* [What you are asked to do]:
Copy out each line of the data holding "hinge".

** begin Input rows **

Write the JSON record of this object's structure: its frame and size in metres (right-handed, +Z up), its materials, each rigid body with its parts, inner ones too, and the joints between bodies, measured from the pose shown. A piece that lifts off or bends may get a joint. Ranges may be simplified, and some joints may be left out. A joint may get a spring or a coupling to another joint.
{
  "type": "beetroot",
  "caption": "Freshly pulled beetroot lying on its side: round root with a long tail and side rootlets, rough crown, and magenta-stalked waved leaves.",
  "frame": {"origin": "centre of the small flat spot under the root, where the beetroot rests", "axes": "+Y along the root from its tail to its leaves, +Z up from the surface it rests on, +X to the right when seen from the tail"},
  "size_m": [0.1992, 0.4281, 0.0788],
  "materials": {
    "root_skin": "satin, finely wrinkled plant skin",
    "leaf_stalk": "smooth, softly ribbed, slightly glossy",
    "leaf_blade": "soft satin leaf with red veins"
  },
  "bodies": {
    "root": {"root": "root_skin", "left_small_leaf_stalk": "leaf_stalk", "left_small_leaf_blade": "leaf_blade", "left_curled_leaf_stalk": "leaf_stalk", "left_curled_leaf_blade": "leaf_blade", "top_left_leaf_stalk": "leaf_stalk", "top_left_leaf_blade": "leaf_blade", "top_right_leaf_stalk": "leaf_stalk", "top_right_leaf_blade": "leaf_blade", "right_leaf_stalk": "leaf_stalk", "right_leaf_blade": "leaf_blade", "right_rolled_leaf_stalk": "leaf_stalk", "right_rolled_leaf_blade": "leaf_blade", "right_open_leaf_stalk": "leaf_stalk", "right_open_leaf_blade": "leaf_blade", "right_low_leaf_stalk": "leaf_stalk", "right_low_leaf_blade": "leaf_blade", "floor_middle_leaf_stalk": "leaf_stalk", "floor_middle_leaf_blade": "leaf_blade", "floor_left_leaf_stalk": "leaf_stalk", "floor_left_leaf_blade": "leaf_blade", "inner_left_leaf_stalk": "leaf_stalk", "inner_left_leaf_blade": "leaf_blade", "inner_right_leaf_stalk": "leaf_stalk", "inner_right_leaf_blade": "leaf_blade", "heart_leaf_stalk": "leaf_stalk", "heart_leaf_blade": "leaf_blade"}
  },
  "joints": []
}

** end Input rows **
** begin Input rows **

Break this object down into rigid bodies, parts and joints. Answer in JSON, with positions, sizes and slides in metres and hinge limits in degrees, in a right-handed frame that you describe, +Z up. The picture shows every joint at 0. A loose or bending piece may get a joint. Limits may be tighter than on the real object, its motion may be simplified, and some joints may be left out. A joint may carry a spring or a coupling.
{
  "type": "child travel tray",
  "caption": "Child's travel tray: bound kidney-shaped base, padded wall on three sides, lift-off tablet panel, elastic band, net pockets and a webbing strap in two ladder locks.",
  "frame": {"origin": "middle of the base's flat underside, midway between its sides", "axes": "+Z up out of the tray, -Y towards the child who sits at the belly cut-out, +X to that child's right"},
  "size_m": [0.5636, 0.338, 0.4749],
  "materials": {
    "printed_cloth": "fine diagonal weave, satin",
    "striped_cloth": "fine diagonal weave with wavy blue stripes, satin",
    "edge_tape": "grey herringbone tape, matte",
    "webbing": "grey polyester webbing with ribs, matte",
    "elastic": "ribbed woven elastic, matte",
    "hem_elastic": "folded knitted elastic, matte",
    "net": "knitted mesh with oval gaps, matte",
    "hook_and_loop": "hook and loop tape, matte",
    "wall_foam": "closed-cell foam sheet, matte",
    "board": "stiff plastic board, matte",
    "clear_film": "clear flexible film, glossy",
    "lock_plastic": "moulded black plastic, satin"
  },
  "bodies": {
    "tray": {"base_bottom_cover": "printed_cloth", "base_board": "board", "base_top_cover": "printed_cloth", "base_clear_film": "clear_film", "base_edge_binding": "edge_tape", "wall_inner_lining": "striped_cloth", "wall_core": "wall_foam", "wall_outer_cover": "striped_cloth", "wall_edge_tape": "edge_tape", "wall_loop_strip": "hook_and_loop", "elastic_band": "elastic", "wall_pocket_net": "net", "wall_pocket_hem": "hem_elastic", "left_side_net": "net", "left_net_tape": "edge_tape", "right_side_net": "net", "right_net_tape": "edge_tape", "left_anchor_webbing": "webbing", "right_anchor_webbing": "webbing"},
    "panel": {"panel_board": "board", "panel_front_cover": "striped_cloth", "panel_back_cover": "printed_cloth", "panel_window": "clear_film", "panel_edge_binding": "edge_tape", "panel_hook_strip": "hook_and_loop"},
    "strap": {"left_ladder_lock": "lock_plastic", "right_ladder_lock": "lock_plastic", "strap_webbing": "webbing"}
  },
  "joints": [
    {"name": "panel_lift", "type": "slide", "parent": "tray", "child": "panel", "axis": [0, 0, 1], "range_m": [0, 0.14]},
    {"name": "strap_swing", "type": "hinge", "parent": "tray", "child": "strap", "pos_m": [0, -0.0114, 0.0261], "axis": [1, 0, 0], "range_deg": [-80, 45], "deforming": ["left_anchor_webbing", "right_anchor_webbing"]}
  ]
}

** end Input rows **

* [Response to this exercise]:
Break this object down into rigid bodies, parts and joints. Answer in JSON, with positions, sizes and slides in metres and hinge limits in degrees, in a right-handed frame that you describe, +Z up. The picture shows every joint at 0. A loose or bending piece may get a joint. Limits may be tighter than on the real object, its motion may be simplified, and some joints may be left out. A joint may carry a spring or a coupling.
    {"name": "strap_swing", "type": "hinge", "parent": "tray", "child": "strap", "pos_m": [0, -0.0114, 0.0261], "axis": [1, 0, 0], "range_deg": [-80, 45], "deforming": ["left_anchor_webbing", "right_anchor_webbing"]}